As an example, one can run a test located in SPARC/tests. First go to SPARC/tests/MeshConvergence/Si8 directory:

$ cd tests/MeshConvergence/Si8

There are a few input files available. Run a DC silicon system with mesh = $0.4$ Bohr by

$ mpirun -np 8 ../../../lib/sparc -name Si8-ONCV-0.4

The result is printed to output file "Si8-ONCV-0.4.out", located in the same directory as the input files. If the file "Si8-ONCV-0.4.out" is already present, the result will be printed to "Si8-ONCV-0.4.out_1" instead. The max number of ".out" files allowed with the same name is 100. Once this number is reached, the result will instead overwrite the "Si8-ONCV-0.4.out" file. One can compare the result with the reference out file named "Si8-ONCV-0.4.refout".

In the tests/quick/ directory, we also provide a sample script file quickrun.sh, which launches four quick tests one by one. To run these quick tests, simply change directory to tests/quick/ directory, and run:

$ chmod +x ./quickrun.sh
$ ./quickrun.sh

(5) Output

Upon successful execution of the sparc code, depending on the calculations performed, some output files will be created in the same location as the input files.

Single point calculations

• ".out" file

  General information about the test, including input parameters, SCF convergence progress, ground state properties and timing information.

• ".static" file

  Atomic positions and atomic forces if the user chooses to print these information.

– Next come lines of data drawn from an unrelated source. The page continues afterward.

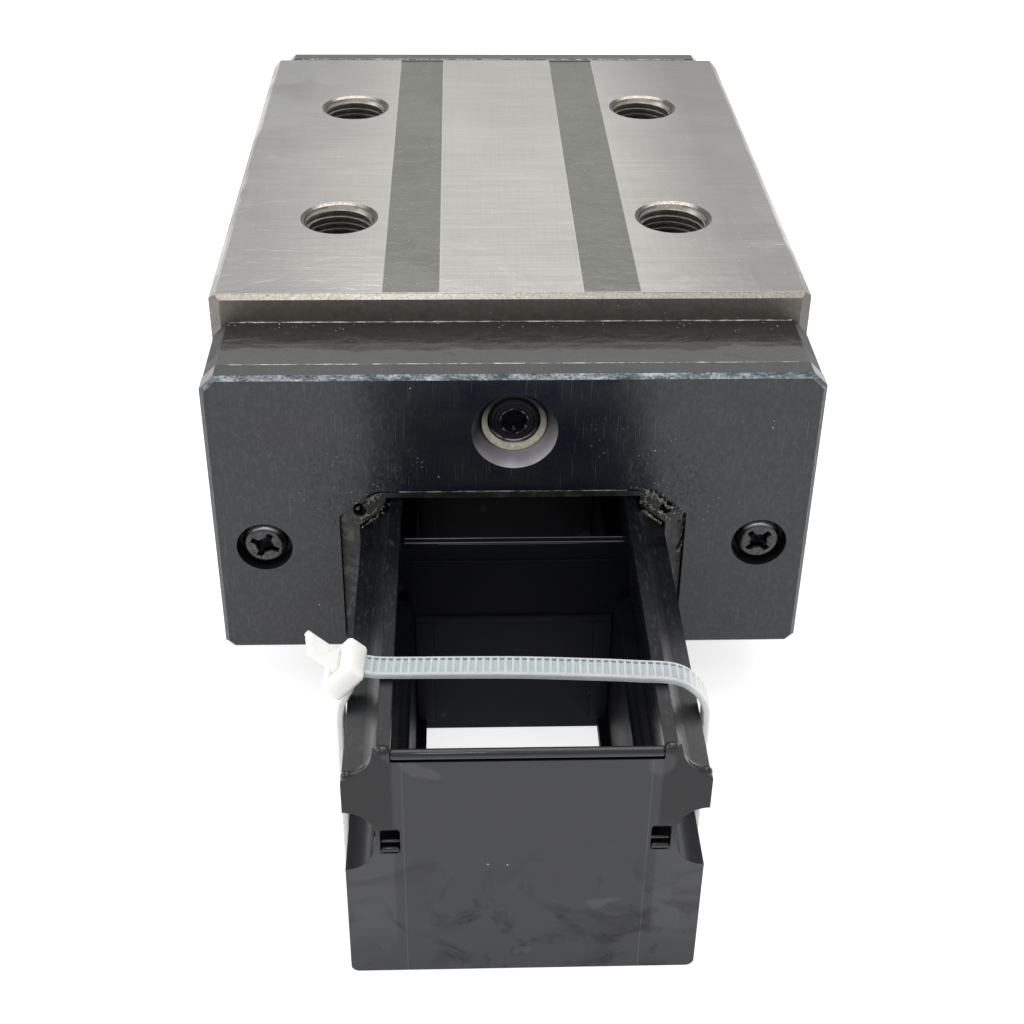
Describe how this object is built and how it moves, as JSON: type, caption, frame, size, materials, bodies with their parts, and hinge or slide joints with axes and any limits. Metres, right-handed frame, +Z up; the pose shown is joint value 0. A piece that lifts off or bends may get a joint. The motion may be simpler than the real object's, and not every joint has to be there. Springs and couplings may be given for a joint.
{
  "type": "linear guide carriage",
  "caption": "Square ball guide carriage on a black moulded shipping rail, held by a white cable tie; tapped top face, end caps with seals, grease port and cross recess screws.",
  "frame": {"origin": "middle of the dummy rail's base, under the middle of the carriage", "axes": "+Y along the rail, the end with the cable tie towards -Y; +X to the right seen from that end; +Z up, out of the carriage's mounting face"},
  "size_m": [0.126, 0.3402, 0.09],
  "materials": {
    "ground_steel": "ground, lengthwise and crosswise grinding marks",
    "cap_plastic": "moulded, oily",
    "plate_black": "satin, oily",
    "seal_rubber": "satin",
    "screw_black": "black oxide, oily",
    "bush_steel": "turned",
    "ring_cream": "satin",
    "guide_plastic": "moulded",
    "wire_steel": "drawn",
    "ball_steel": "polished",
    "rail_plastic": "moulded, oily",
    "tie_nylon": "translucent natural nylon"
  },
  "bodies": {
    "rail": {"dummy_rail": "rail_plastic", "cable_tie": "tie_nylon"},
    "carriage": {"ball_circuit_lower_left": "ball_steel", "ball_circuit_lower_right": "ball_steel", "ball_circuit_upper_left": "ball_steel", "ball_circuit_upper_right": "ball_steel", "ball_retainer_left": "guide_plastic", "ball_retainer_right": "guide_plastic", "bottom_seal_left": "seal_rubber", "bottom_seal_right": "seal_rubber", "end_cap_front": "cap_plastic", "end_cap_rear": "cap_plastic", "end_plate_front": "plate_black", "end_plate_rear": "plate_black", "end_screws_front": "screw_black", "end_screws_rear": "screw_black", "end_seal_front": "seal_rubber", "end_seal_rear": "seal_rubber", "grease_bush_front": "bush_steel", "grease_bush_rear": "bush_steel", "grease_plug_front": "screw_black", "grease_plug_rear": "screw_black", "grease_ring_front": "ring_cream", "grease_ring_rear": "ring_cream", "retaining_wire_left": "wire_steel", "retaining_wire_right": "wire_steel", "return_guides_front": "guide_plastic", "return_guides_rear": "guide_plastic", "slide_body": "ground_steel"}
  },
  "joints": [
    {"name": "carriage_slide", "type": "slide", "parent": "rail", "child": "carriage", "axis": [0, 1, 0], "range_m": [-0.047, 0.073]}
  ]
}
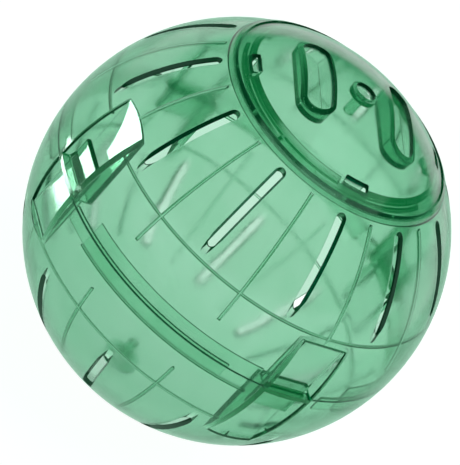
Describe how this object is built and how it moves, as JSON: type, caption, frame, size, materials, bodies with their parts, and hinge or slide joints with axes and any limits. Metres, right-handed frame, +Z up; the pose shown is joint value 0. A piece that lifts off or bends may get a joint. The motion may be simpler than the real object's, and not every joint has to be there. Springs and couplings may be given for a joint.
{
  "type": "hamster exercise ball",
  "caption": "Hollow ball of clear green plastic: slotted half shells that snap together at the equator, with a round bayonet lid in the upper one.",
  "frame": {"origin": "centre of the flat spot under the lower pole, on which the ball stands", "axes": "+Z up along the pole axis to the lid; +X and -X point at the two thumb pockets of the upper half, +Y and -Y at those of the lower half"},
  "size_m": [0.18, 0.18, 0.1794],
  "materials": {
    "clear_green_plastic": "transparent, moulded, polished"
  },
  "bodies": {
    "lower_shell": {"lower_shell": "clear_green_plastic"},
    "upper_shell": {"upper_shell": "clear_green_plastic"},
    "lid": {"lid": "clear_green_plastic"},
    "upper_snap_arm_a": {"upper_snap_arm_a": "clear_green_plastic"},
    "upper_snap_arm_b": {"upper_snap_arm_b": "clear_green_plastic"},
    "lower_snap_arm_a": {"lower_snap_arm_a": "clear_green_plastic"},
    "lower_snap_arm_b": {"lower_snap_arm_b": "clear_green_plastic"}
  },
  "joints": [
    {"name": "halves_part", "type": "slide", "parent": "lower_shell", "child": "upper_shell", "axis": [0, 0, 1], "range_m": [0, 0.12]},
    {"name": "lid_lift", "type": "slide", "parent": "upper_shell", "child": "lid", "axis": [0, 0, 1], "range_m": [0, 0.08]},
    {"name": "upper_snap_arm_a_press", "type": "hinge", "parent": "upper_shell", "child": "upper_snap_arm_a", "pos_m": [0, 0.0841, 0.11455], "axis": [-1, 0, 0], "range_deg": [0, 3.5], "stiffness_Nm_per_rad": 1},
    {"name": "upper_snap_arm_b_press", "type": "hinge", "parent": "upper_shell", "child": "upper_snap_arm_b", "pos_m": [0, -0.0841, 0.11455], "axis": [1, 0, 0], "range_deg": [0, 3.5], "stiffness_Nm_per_rad": 1},
    {"name": "lower_snap_arm_a_press", "type": "hinge", "parent": "lower_shell", "child": "lower_snap_arm_a", "pos_m": [0.0841, 0, 0.06455], "axis": [0, -1, 0], "range_deg": [0, 3.5], "stiffness_Nm_per_rad": 1},
    {"name": "lower_snap_arm_b_press", "type": "hinge", "parent": "lower_shell", "child": "lower_snap_arm_b", "pos_m": [-0.0841, 0, 0.06455], "axis": [0, 1, 0], "range_deg": [0, 3.5], "stiffness_Nm_per_rad": 1}
  ]
}
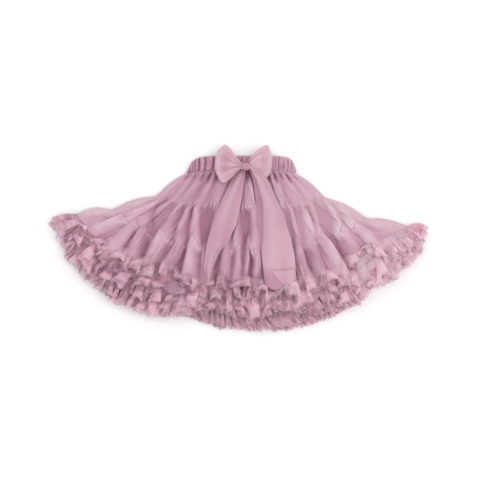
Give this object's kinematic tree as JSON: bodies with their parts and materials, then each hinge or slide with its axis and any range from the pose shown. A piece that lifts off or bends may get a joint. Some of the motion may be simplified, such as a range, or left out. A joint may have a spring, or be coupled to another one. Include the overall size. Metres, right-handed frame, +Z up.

Structural relaxation calculations

• ".out" file

  See above.

• ".geopt" file

  Atomic positions and atomic forces for atomic relaxation, cell lengths and stress tensor for volume relaxation, and atomic positions, atomic forces, cell lengths , and stress tensor for full relaxation.

• ".restart" file

  Information necessary to perform a restarted structural relaxation calculation. Only created if atomic relaxation is performed.

Quantum molecular dynamics (QMD) calculations

• .out file

  See above.

• .aimd file

  Atomic positions, atomic velocities, atomic forces, electronic temperature, ionic temperature and total energy for each QMD step.

• .restart file

  Information necessary to perform a restarted QMD calculation.